The European Southern Observatory atop La Silla mountain in Chile includes the Feros spectrograph. The telescope is comparatively small, but high-precision optics from Optical Surfaces Ltd. will help it record spectra of stars 2500 light-years away. Courtesy of European Southern Observatory.

An echelle grating provides Feros with spectral coverage from the near- ultraviolet to the infrared region (360 to 920 nm) in one exposure. Two off-axis paraboloidal mirrors beside the grating reimage its 136-mm pupil near a cross-dispersion prism. The mirrors and prism are made by Optical Surfaces. The reimaging of the pupil helps to reduce attenuation of illuminance at the edges of the optical field to less than 4 percent. The prism provides the cross-dispersion to separate the high echelle orders to deliver the high resolution.
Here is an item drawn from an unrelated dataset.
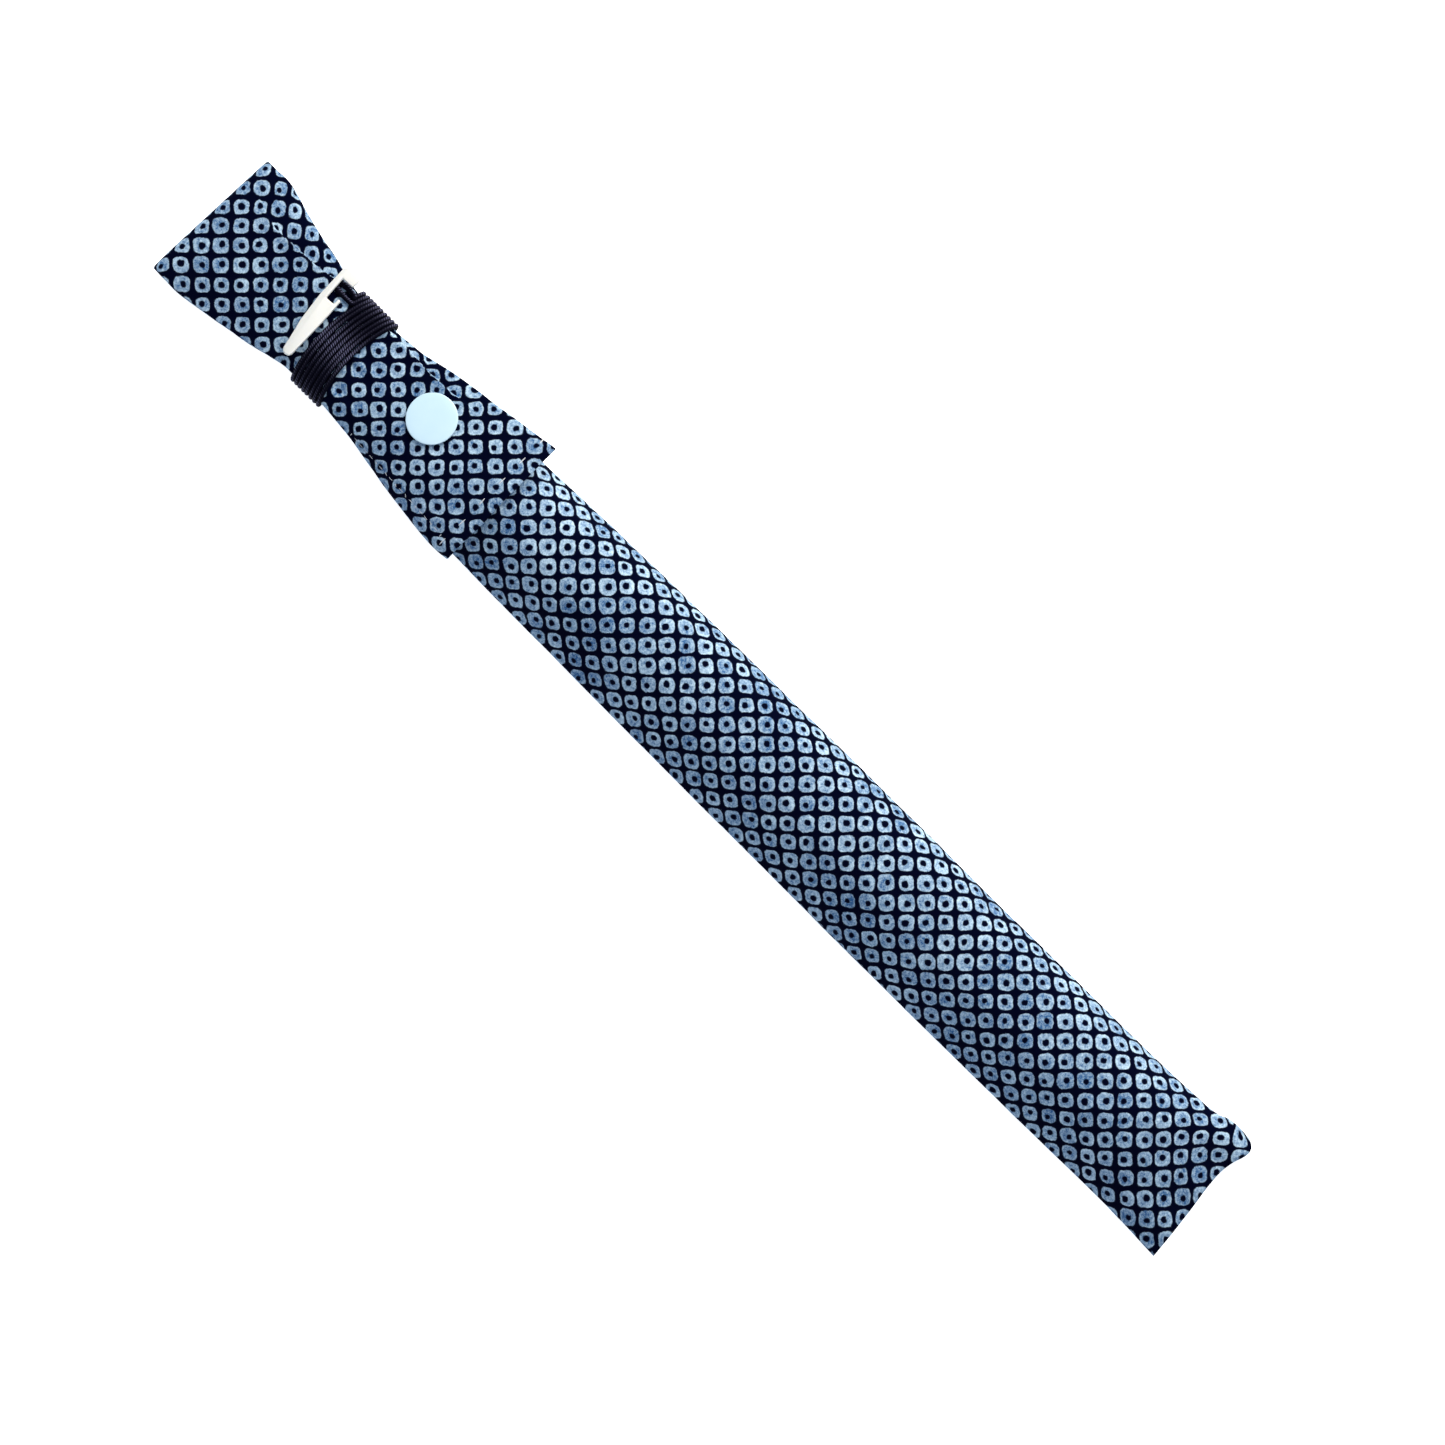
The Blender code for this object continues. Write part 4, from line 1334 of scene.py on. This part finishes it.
def makeBadge(setup):
    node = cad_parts["disc_badge"]
    points = np.empty(len(node.data.vertices) * 3)
    node.data.vertices.foreach_get("co", points)
    points = points.reshape(-1, 3)
    centre = (points.min(0) + points.max(0)) / 2
    axes = np.linalg.svd(points - points.mean(0), full_matrices=False)[2]
    normal = Vector(axes[2]) if axes[2][2] > 0 else -Vector(axes[2])
    thick = float(np.ptp((points - centre) @ np.array(normal)))
    form = bmesh.new()
    rings = []
    for r, h in badgeOutline(setup, thick / 2):
        angles = np.linspace(0, 2 * math.pi, setup["segments"], endpoint=False) if r else [0.0]
        rings.append([form.verts.new((r * math.cos(a), r * math.sin(a), h)) for a in angles])
    for near, far in zip(rings, rings[1:]):
        for k in range(setup["segments"]):
            k2 = (k + 1) % setup["segments"]
            if len(near) == 1:
                form.faces.new((near[0], far[k], far[k2]))
            elif len(far) == 1:
                form.faces.new((near[k], far[0], near[k2]))
            else:
                form.faces.new((near[k], far[k], far[k2], near[k2]))
    bmesh.ops.recalc_face_normals(form, faces=form.faces)
    mesh = bpy.data.meshes.new("discBadge")
    form.to_mesh(mesh)
    form.free()
    turn = Vector((0, 0, 1)).rotation_difference(normal).to_matrix().to_4x4()
    mesh.transform(Matrix.Translation(Vector(centre)) @ turn)
    mesh.materials.append(materials["badge"])
    mesh.shade_smooth()
    mesh.set_sharp_from_angle(angle=math.radians(60))
    piece = addPiece("discBadge", mesh)
    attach(piece, "tongue")
    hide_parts("disc_badge")


makeBadge(badge)
print("badge made")


studio = {
    "floor": (0.97, 0.97, 0.97),
    "floorSize": 40,
    "floorGlow": 0.8,      # a lit table, almost no shadow
    "world": 0.37,
    "worldTint": (0.80, 0.97, 1.26),   # cool light from all round, a slightly warm lamp
    # a light's place is to the right, up the view and above the table
    "keyLight": {"place": (0.78, 1.32, 1.15), "power": 64.0, "size": 1.5, "tint": (1.08, 1.01, 0.90)},
    "fillLight": {"place": (0.0, 0.0, 2.2), "power": 6.0, "size": 2.0, "tint": (1, 1, 1)},
}


def makeFloor(setup):
    bpy.ops.mesh.primitive_plane_add(size=setup["floorSize"], location=(0, 0, -0.0001))
    floor = bpy.context.object
    floor.name = "studioFloor"
    material, _, shader = newMaterial("paleFloor")
    shader.inputs["Base Color"].default_value = (*setup["floor"], 1)
    shader.inputs["Roughness"].default_value = 0.9
    shader.inputs["Specular IOR Level"].default_value = 0.1
    shader.inputs["Emission Color"].default_value = (1, 1, 1, 1)
    shader.inputs["Emission Strength"].default_value = setup["floorGlow"]
    floor.data.materials.append(material)


def makeLights(setup):
    world = bpy.data.worlds.new("studioWorld")
    world.use_nodes = True
    world.node_tree.nodes["Background"].inputs[0].default_value = (*setup["worldTint"], 1)
    world.node_tree.nodes["Background"].inputs[1].default_value = setup["world"]
    scene.world = world
    for name in ("keyLight", "fillLight"):
        lamp = setup[name]
        rightward, upward, above = lamp["place"]
        place = pictureRight * rightward + pictureUp * upward + Vector((0, 0, above))
        data = bpy.data.lights.new(name, "AREA")
        data.energy = lamp["power"]
        data.color = lamp["tint"]
        data.size = lamp["size"]
        light = bpy.data.objects.new(name, data)
        light.location = place
        light.rotation_mode = "QUATERNION"
        light.rotation_quaternion = (-place).to_track_quat("-Z", "Y")
        scene.collection.objects.link(light)


makeFloor(studio)
makeLights(studio)
print("studio made")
The cross-dispersion prism is one of the largest ever made, its high optical quality producing superior efficiency over a grating cross-disperser, said Andreas Kaufer, a researcher at the observatory. Besides offering an attractive price for the two mirrors, Optical Surfaces was the only manufacturer that demonstrated the ability to provide the material and that had the techniques to manufacture the large prism, Kaufer added.

All three elements and a high-reflectivity flat were manufactured at Optical Surfaces' unique production facility, which is embedded deep within a chalk cliff with a year-round temperature variability of less than 1 °F and extremely low vibration.

Despite the large number of optical elements in the Feros instrument, the observatory reports that 46 percent of the light entering the spectrograph is recorded by the detector. Its full spectral range is divided into 100,000 pixels and linked by fiber to an optical bench in a stabilized environment. The stability and efficiency of this configuration enable the comparatively small telescope to deliver high-resolution images that will help astronomers search for planets orbiting distant stars, measure the chemical composition of their suns or determine the chemical abundances in Magellanic Clouds.